The exercise: Look below for the line containing "Reconstruct the object" and the line containing "from mathutils import Vector"; repeat exactly those two lines and all lines between them, and nothing else.

------ Data listing ------

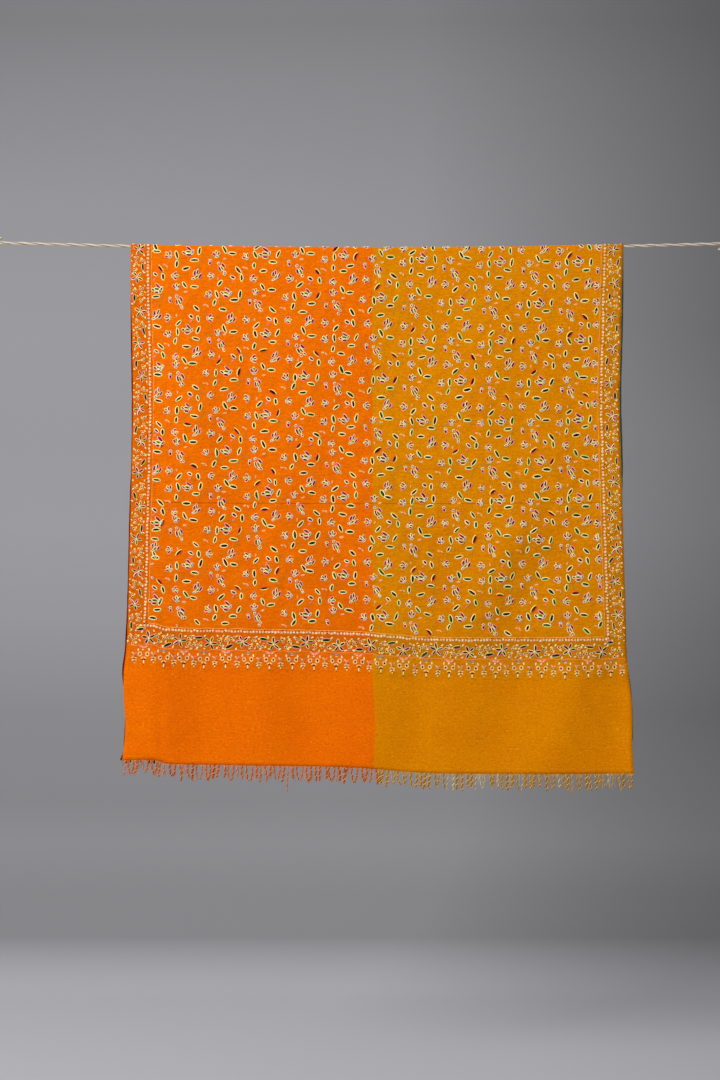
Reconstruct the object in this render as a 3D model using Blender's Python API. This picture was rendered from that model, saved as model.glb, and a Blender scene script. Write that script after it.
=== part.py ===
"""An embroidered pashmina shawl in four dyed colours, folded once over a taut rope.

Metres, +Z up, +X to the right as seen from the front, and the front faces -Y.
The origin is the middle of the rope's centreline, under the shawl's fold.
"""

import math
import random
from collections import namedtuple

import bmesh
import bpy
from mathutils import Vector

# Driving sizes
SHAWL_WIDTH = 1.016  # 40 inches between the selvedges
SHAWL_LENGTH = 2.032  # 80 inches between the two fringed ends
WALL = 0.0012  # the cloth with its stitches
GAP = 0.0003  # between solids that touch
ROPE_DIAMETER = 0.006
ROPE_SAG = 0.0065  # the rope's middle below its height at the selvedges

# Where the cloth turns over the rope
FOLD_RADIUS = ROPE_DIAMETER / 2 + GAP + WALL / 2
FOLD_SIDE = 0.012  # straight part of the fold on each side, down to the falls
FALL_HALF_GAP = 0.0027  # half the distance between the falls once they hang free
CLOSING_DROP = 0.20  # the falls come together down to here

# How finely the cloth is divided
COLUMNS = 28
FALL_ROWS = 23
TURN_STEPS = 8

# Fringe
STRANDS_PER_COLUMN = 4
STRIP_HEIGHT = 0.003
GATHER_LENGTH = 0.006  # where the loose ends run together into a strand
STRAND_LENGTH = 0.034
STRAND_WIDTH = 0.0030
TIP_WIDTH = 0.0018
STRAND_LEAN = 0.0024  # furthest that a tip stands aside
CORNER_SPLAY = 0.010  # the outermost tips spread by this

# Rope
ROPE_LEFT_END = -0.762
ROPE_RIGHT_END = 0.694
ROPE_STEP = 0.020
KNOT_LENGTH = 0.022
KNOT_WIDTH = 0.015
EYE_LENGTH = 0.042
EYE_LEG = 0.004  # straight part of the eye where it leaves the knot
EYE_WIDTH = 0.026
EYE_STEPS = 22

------
------ Data listing ------

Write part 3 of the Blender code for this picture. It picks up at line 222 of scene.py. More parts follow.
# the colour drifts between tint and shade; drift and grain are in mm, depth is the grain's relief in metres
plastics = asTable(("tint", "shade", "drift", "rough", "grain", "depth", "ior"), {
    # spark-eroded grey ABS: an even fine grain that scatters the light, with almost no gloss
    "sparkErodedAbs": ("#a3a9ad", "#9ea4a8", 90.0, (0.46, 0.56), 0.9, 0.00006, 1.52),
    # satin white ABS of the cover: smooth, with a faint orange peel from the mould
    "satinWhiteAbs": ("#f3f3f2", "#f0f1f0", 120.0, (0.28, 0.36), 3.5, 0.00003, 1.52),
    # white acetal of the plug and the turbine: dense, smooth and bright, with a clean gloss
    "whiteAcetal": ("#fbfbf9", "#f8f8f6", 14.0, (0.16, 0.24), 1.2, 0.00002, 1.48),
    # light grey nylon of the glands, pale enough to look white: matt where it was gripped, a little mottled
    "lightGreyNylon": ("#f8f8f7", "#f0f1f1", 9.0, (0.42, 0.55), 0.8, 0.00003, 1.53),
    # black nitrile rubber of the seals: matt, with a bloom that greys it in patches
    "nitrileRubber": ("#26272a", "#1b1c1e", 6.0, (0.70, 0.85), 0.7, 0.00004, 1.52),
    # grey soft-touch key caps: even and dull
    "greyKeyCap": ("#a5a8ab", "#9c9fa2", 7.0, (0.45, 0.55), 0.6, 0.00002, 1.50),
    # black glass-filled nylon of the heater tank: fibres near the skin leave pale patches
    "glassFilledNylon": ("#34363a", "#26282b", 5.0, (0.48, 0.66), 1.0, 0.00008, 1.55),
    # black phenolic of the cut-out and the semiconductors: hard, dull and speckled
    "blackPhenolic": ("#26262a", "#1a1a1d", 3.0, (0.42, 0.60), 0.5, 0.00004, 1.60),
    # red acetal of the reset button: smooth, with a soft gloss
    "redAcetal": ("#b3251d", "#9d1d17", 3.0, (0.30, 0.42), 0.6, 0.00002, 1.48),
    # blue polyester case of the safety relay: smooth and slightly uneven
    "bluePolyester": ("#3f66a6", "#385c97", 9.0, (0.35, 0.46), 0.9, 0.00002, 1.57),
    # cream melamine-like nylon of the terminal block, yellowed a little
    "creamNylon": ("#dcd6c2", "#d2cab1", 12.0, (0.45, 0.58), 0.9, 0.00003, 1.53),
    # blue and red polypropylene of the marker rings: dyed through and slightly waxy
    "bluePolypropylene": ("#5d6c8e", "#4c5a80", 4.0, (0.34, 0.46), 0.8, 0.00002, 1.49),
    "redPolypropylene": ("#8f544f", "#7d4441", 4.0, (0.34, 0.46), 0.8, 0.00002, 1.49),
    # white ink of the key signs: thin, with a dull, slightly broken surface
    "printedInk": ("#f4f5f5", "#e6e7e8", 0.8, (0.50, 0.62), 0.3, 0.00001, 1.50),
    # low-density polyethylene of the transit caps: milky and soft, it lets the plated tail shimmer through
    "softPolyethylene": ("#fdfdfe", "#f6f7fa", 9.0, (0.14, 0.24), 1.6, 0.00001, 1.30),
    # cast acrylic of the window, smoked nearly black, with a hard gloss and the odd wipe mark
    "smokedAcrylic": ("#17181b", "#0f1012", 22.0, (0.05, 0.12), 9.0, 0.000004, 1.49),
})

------

Answer for this exercise:
Reconstruct the object in this render as a 3D model using Blender's Python API. This picture was rendered from that model, saved as model.glb, and a Blender scene script. Write that script after it.
=== part.py ===
"""An embroidered pashmina shawl in four dyed colours, folded once over a taut rope.

Metres, +Z up, +X to the right as seen from the front, and the front faces -Y.
The origin is the middle of the rope's centreline, under the shawl's fold.
"""

import math
import random
from collections import namedtuple

import bmesh
import bpy
from mathutils import Vector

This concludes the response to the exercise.